=== AIM OF THE TASK ===
Take the listing and print it in full, exactly as given.

=== WORKING DATA ===

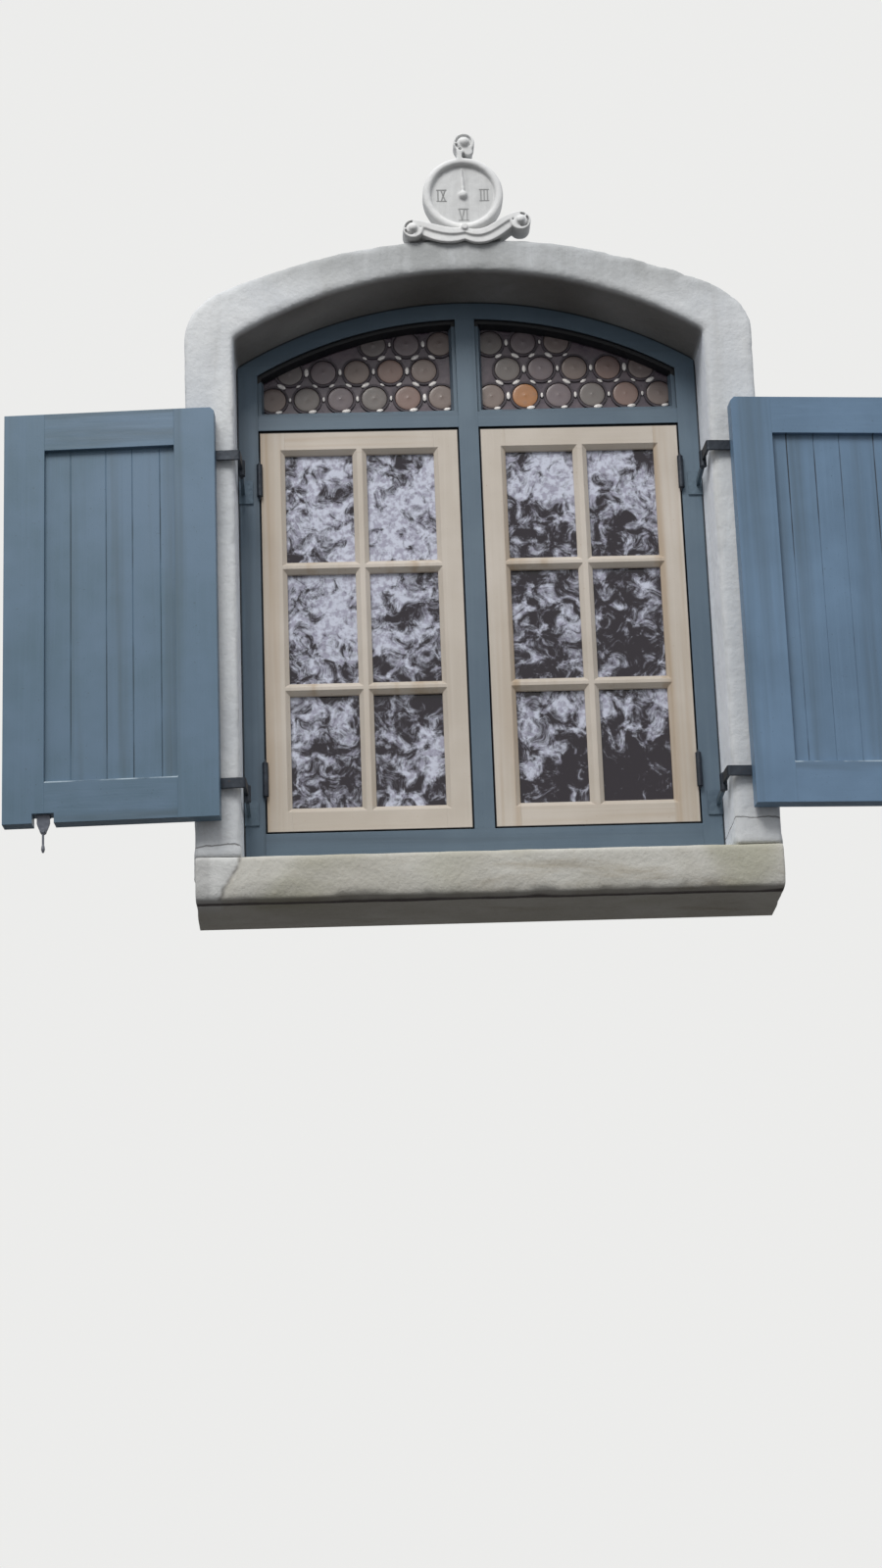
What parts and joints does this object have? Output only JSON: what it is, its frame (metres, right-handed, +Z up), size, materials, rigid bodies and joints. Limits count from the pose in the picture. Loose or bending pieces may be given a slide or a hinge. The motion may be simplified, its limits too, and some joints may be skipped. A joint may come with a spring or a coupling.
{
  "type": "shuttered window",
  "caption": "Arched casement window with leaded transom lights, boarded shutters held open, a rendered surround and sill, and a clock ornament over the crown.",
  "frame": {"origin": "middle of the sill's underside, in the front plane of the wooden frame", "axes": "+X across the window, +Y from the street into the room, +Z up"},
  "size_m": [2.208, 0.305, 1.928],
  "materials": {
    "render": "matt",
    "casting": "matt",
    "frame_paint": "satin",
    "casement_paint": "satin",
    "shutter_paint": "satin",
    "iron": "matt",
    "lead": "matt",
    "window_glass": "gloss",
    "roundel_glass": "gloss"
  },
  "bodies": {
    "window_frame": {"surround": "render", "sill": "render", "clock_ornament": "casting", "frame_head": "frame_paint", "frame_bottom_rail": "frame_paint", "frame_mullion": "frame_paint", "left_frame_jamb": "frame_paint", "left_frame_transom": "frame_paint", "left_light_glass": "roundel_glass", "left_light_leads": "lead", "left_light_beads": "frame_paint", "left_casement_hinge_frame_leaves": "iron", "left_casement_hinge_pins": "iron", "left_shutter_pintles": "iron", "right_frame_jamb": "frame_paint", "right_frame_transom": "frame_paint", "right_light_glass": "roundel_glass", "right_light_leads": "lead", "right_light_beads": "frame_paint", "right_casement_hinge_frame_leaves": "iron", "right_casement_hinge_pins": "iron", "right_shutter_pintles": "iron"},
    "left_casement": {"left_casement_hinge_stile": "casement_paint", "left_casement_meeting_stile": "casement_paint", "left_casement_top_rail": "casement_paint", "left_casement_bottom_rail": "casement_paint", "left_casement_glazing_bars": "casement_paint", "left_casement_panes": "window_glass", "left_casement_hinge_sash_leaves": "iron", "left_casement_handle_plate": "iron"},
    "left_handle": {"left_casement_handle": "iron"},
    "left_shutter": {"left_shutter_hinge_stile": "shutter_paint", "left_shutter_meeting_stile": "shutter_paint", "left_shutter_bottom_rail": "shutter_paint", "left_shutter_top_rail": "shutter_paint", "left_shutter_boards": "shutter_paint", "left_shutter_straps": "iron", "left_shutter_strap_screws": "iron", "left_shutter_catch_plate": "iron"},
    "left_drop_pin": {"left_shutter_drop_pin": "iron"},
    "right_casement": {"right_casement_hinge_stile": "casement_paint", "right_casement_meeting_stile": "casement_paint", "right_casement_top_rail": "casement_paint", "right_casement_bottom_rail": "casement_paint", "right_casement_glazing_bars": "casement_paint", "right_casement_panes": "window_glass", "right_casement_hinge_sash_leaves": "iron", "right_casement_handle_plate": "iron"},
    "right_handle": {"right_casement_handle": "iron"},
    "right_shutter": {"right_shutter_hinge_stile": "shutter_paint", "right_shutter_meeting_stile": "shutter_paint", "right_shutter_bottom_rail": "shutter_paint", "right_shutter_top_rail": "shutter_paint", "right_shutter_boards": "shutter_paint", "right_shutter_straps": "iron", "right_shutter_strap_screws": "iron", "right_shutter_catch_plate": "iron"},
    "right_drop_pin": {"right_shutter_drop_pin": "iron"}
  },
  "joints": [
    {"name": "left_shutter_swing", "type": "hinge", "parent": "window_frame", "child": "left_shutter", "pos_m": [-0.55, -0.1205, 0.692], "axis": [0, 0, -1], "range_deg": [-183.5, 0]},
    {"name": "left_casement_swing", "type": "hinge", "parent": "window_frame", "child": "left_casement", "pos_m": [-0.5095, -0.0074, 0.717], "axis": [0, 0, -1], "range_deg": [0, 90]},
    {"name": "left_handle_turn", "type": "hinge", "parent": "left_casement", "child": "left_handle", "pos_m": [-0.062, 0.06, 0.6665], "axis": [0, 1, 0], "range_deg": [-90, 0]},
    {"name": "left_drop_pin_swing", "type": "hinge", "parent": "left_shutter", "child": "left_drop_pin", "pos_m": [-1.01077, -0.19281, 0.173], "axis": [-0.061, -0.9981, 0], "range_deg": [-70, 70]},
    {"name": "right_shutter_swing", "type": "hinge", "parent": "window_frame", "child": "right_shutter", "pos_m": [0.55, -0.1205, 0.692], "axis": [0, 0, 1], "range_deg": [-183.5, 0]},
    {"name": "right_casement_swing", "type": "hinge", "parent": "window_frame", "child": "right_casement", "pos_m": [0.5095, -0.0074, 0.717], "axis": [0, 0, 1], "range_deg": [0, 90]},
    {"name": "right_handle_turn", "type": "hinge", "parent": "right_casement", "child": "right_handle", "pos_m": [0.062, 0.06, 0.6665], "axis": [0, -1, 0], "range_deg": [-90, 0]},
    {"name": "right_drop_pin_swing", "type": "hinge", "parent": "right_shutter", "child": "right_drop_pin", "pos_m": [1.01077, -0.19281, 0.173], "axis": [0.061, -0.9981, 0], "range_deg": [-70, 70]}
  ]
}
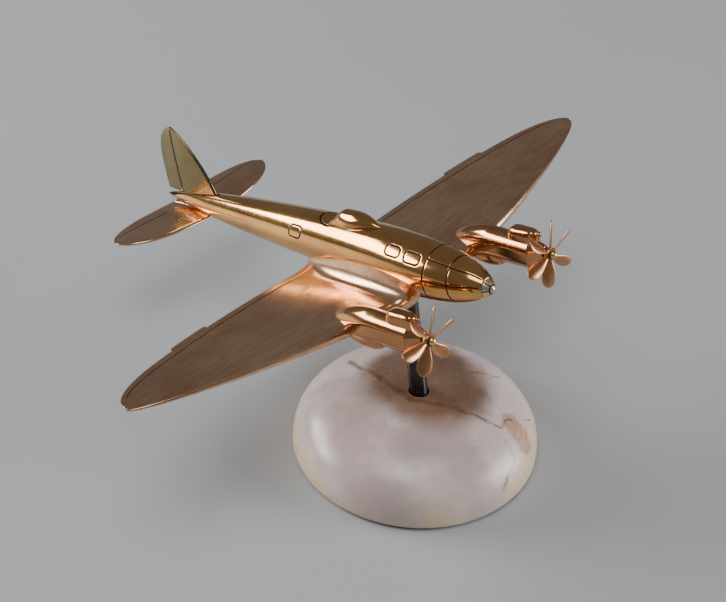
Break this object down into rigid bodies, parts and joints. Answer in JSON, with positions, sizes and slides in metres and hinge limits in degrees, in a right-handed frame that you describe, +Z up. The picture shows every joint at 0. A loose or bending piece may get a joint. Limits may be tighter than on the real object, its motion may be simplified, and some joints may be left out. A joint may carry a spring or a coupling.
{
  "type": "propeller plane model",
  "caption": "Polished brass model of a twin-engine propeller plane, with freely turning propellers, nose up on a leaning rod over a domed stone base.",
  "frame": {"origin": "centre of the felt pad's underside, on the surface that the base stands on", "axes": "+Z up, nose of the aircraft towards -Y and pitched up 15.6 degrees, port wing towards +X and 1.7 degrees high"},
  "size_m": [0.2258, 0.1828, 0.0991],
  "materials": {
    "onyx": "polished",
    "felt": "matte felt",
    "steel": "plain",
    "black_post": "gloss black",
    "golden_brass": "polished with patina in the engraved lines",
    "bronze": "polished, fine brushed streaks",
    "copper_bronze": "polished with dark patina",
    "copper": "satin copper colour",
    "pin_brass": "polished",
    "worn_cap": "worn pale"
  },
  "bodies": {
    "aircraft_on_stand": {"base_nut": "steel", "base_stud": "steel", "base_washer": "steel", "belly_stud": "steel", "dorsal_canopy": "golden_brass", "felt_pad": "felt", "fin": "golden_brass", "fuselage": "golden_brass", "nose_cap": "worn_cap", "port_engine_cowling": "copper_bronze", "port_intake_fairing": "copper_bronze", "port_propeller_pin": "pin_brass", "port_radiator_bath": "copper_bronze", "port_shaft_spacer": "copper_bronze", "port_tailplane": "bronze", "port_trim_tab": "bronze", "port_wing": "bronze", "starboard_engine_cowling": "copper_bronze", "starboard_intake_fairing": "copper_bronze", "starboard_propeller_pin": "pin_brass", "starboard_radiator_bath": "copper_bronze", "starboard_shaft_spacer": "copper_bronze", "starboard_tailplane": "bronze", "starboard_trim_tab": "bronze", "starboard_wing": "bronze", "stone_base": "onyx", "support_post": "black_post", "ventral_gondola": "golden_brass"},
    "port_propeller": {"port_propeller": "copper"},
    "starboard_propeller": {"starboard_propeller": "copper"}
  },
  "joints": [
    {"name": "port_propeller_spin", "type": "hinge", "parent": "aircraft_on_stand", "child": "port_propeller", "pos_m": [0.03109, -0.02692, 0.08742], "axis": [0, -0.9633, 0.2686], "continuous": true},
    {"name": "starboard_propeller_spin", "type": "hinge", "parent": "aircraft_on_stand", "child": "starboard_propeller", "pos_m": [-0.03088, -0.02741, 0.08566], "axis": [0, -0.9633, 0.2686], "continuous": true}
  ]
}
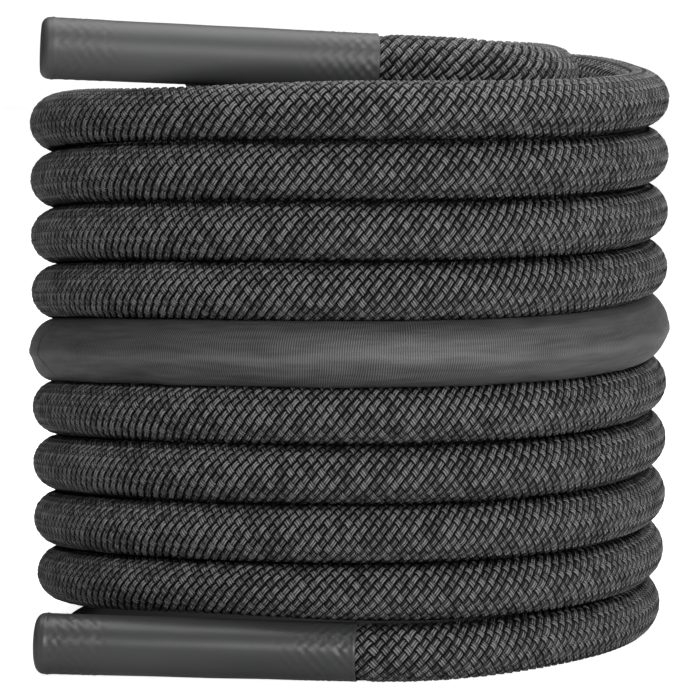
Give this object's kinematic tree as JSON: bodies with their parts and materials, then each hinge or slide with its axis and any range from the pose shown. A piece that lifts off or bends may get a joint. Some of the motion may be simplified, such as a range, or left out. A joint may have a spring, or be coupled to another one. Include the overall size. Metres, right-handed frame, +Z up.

=== SOLUTION FOR THIS TASK ===
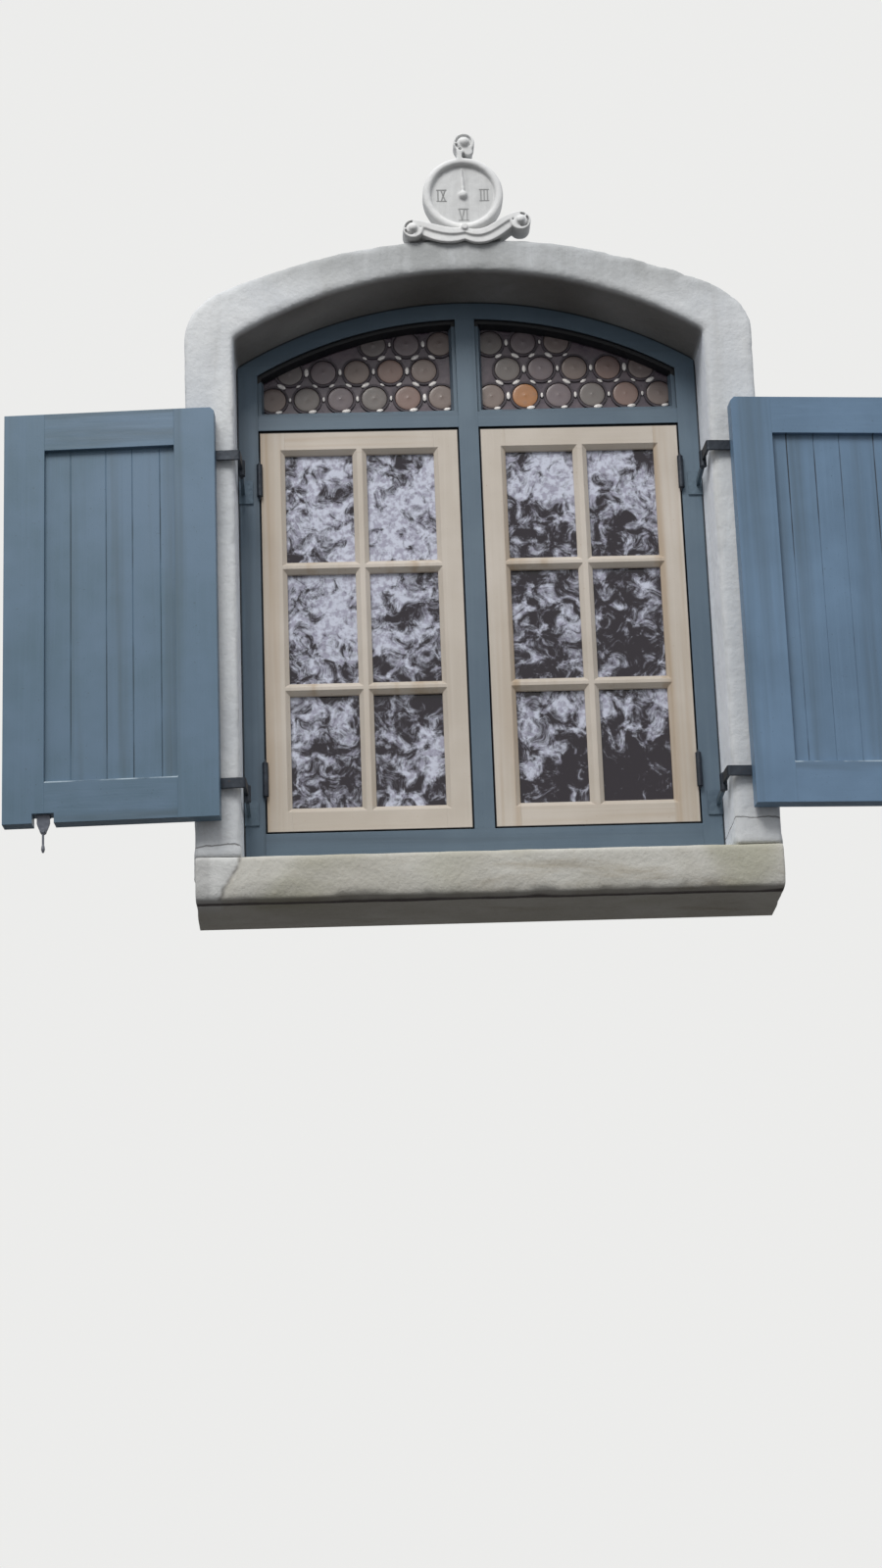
What parts and joints does this object have? Output only JSON: what it is, its frame (metres, right-handed, +Z up), size, materials, rigid bodies and joints. Limits count from the pose in the picture. Loose or bending pieces may be given a slide or a hinge. The motion may be simplified, its limits too, and some joints may be skipped. A joint may come with a spring or a coupling.
{
  "type": "shuttered window",
  "caption": "Arched casement window with leaded transom lights, boarded shutters held open, a rendered surround and sill, and a clock ornament over the crown.",
  "frame": {"origin": "middle of the sill's underside, in the front plane of the wooden frame", "axes": "+X across the window, +Y from the street into the room, +Z up"},
  "size_m": [2.208, 0.305, 1.928],
  "materials": {
    "render": "matt",
    "casting": "matt",
    "frame_paint": "satin",
    "casement_paint": "satin",
    "shutter_paint": "satin",
    "iron": "matt",
    "lead": "matt",
    "window_glass": "gloss",
    "roundel_glass": "gloss"
  },
  "bodies": {
    "window_frame": {"surround": "render", "sill": "render", "clock_ornament": "casting", "frame_head": "frame_paint", "frame_bottom_rail": "frame_paint", "frame_mullion": "frame_paint", "left_frame_jamb": "frame_paint", "left_frame_transom": "frame_paint", "left_light_glass": "roundel_glass", "left_light_leads": "lead", "left_light_beads": "frame_paint", "left_casement_hinge_frame_leaves": "iron", "left_casement_hinge_pins": "iron", "left_shutter_pintles": "iron", "right_frame_jamb": "frame_paint", "right_frame_transom": "frame_paint", "right_light_glass": "roundel_glass", "right_light_leads": "lead", "right_light_beads": "frame_paint", "right_casement_hinge_frame_leaves": "iron", "right_casement_hinge_pins": "iron", "right_shutter_pintles": "iron"},
    "left_casement": {"left_casement_hinge_stile": "casement_paint", "left_casement_meeting_stile": "casement_paint", "left_casement_top_rail": "casement_paint", "left_casement_bottom_rail": "casement_paint", "left_casement_glazing_bars": "casement_paint", "left_casement_panes": "window_glass", "left_casement_hinge_sash_leaves": "iron", "left_casement_handle_plate": "iron"},
    "left_handle": {"left_casement_handle": "iron"},
    "left_shutter": {"left_shutter_hinge_stile": "shutter_paint", "left_shutter_meeting_stile": "shutter_paint", "left_shutter_bottom_rail": "shutter_paint", "left_shutter_top_rail": "shutter_paint", "left_shutter_boards": "shutter_paint", "left_shutter_straps": "iron", "left_shutter_strap_screws": "iron", "left_shutter_catch_plate": "iron"},
    "left_drop_pin": {"left_shutter_drop_pin": "iron"},
    "right_casement": {"right_casement_hinge_stile": "casement_paint", "right_casement_meeting_stile": "casement_paint", "right_casement_top_rail": "casement_paint", "right_casement_bottom_rail": "casement_paint", "right_casement_glazing_bars": "casement_paint", "right_casement_panes": "window_glass", "right_casement_hinge_sash_leaves": "iron", "right_casement_handle_plate": "iron"},
    "right_handle": {"right_casement_handle": "iron"},
    "right_shutter": {"right_shutter_hinge_stile": "shutter_paint", "right_shutter_meeting_stile": "shutter_paint", "right_shutter_bottom_rail": "shutter_paint", "right_shutter_top_rail": "shutter_paint", "right_shutter_boards": "shutter_paint", "right_shutter_straps": "iron", "right_shutter_strap_screws": "iron", "right_shutter_catch_plate": "iron"},
    "right_drop_pin": {"right_shutter_drop_pin": "iron"}
  },
  "joints": [
    {"name": "left_shutter_swing", "type": "hinge", "parent": "window_frame", "child": "left_shutter", "pos_m": [-0.55, -0.1205, 0.692], "axis": [0, 0, -1], "range_deg": [-183.5, 0]},
    {"name": "left_casement_swing", "type": "hinge", "parent": "window_frame", "child": "left_casement", "pos_m": [-0.5095, -0.0074, 0.717], "axis": [0, 0, -1], "range_deg": [0, 90]},
    {"name": "left_handle_turn", "type": "hinge", "parent": "left_casement", "child": "left_handle", "pos_m": [-0.062, 0.06, 0.6665], "axis": [0, 1, 0], "range_deg": [-90, 0]},
    {"name": "left_drop_pin_swing", "type": "hinge", "parent": "left_shutter", "child": "left_drop_pin", "pos_m": [-1.01077, -0.19281, 0.173], "axis": [-0.061, -0.9981, 0], "range_deg": [-70, 70]},
    {"name": "right_shutter_swing", "type": "hinge", "parent": "window_frame", "child": "right_shutter", "pos_m": [0.55, -0.1205, 0.692], "axis": [0, 0, 1], "range_deg": [-183.5, 0]},
    {"name": "right_casement_swing", "type": "hinge", "parent": "window_frame", "child": "right_casement", "pos_m": [0.5095, -0.0074, 0.717], "axis": [0, 0, 1], "range_deg": [0, 90]},
    {"name": "right_handle_turn", "type": "hinge", "parent": "right_casement", "child": "right_handle", "pos_m": [0.062, 0.06, 0.6665], "axis": [0, -1, 0], "range_deg": [-90, 0]},
    {"name": "right_drop_pin_swing", "type": "hinge", "parent": "right_shutter", "child": "right_drop_pin", "pos_m": [1.01077, -0.19281, 0.173], "axis": [0.061, -0.9981, 0], "range_deg": [-70, 70]}
  ]
}
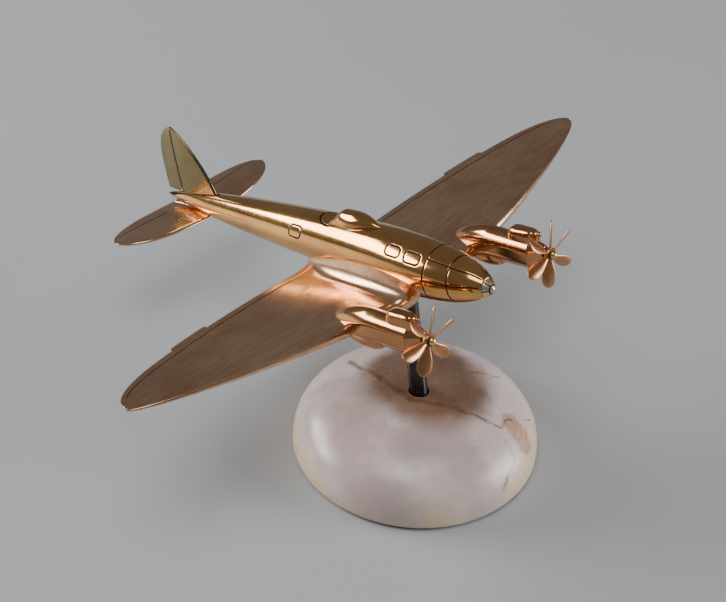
Break this object down into rigid bodies, parts and joints. Answer in JSON, with positions, sizes and slides in metres and hinge limits in degrees, in a right-handed frame that you describe, +Z up. The picture shows every joint at 0. A loose or bending piece may get a joint. Limits may be tighter than on the real object, its motion may be simplified, and some joints may be left out. A joint may carry a spring or a coupling.
{
  "type": "propeller plane model",
  "caption": "Polished brass model of a twin-engine propeller plane, with freely turning propellers, nose up on a leaning rod over a domed stone base.",
  "frame": {"origin": "centre of the felt pad's underside, on the surface that the base stands on", "axes": "+Z up, nose of the aircraft towards -Y and pitched up 15.6 degrees, port wing towards +X and 1.7 degrees high"},
  "size_m": [0.2258, 0.1828, 0.0991],
  "materials": {
    "onyx": "polished",
    "felt": "matte felt",
    "steel": "plain",
    "black_post": "gloss black",
    "golden_brass": "polished with patina in the engraved lines",
    "bronze": "polished, fine brushed streaks",
    "copper_bronze": "polished with dark patina",
    "copper": "satin copper colour",
    "pin_brass": "polished",
    "worn_cap": "worn pale"
  },
  "bodies": {
    "aircraft_on_stand": {"base_nut": "steel", "base_stud": "steel", "base_washer": "steel", "belly_stud": "steel", "dorsal_canopy": "golden_brass", "felt_pad": "felt", "fin": "golden_brass", "fuselage": "golden_brass", "nose_cap": "worn_cap", "port_engine_cowling": "copper_bronze", "port_intake_fairing": "copper_bronze", "port_propeller_pin": "pin_brass", "port_radiator_bath": "copper_bronze", "port_shaft_spacer": "copper_bronze", "port_tailplane": "bronze", "port_trim_tab": "bronze", "port_wing": "bronze", "starboard_engine_cowling": "copper_bronze", "starboard_intake_fairing": "copper_bronze", "starboard_propeller_pin": "pin_brass", "starboard_radiator_bath": "copper_bronze", "starboard_shaft_spacer": "copper_bronze", "starboard_tailplane": "bronze", "starboard_trim_tab": "bronze", "starboard_wing": "bronze", "stone_base": "onyx", "support_post": "black_post", "ventral_gondola": "golden_brass"},
    "port_propeller": {"port_propeller": "copper"},
    "starboard_propeller": {"starboard_propeller": "copper"}
  },
  "joints": [
    {"name": "port_propeller_spin", "type": "hinge", "parent": "aircraft_on_stand", "child": "port_propeller", "pos_m": [0.03109, -0.02692, 0.08742], "axis": [0, -0.9633, 0.2686], "continuous": true},
    {"name": "starboard_propeller_spin", "type": "hinge", "parent": "aircraft_on_stand", "child": "starboard_propeller", "pos_m": [-0.03088, -0.02741, 0.08566], "axis": [0, -0.9633, 0.2686], "continuous": true}
  ]
}
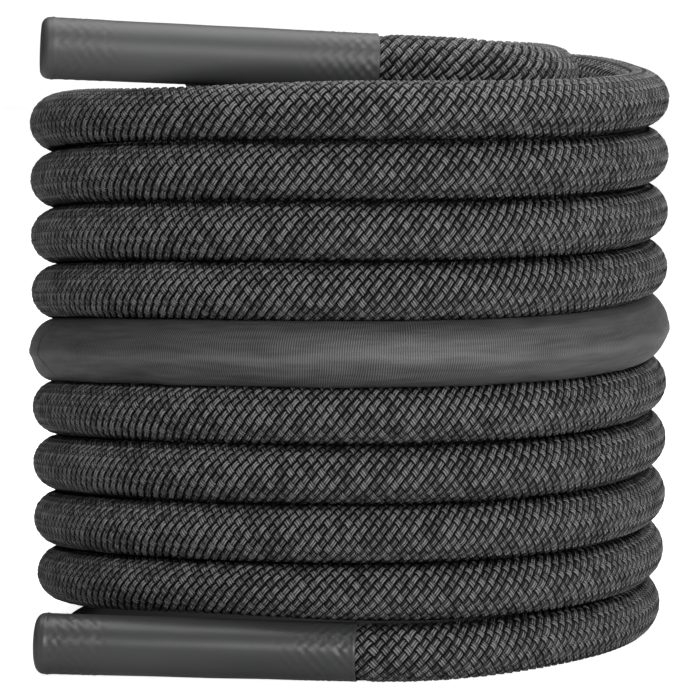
Give this object's kinematic tree as JSON: bodies with their parts and materials, then each hinge or slide with its axis and any range from the pose shown. A piece that lifts off or bends may get a joint. Some of the motion may be simplified, such as a range, or left out. A joint may have a spring, or be coupled to another one. Include the overall size. Metres, right-handed frame, +Z up.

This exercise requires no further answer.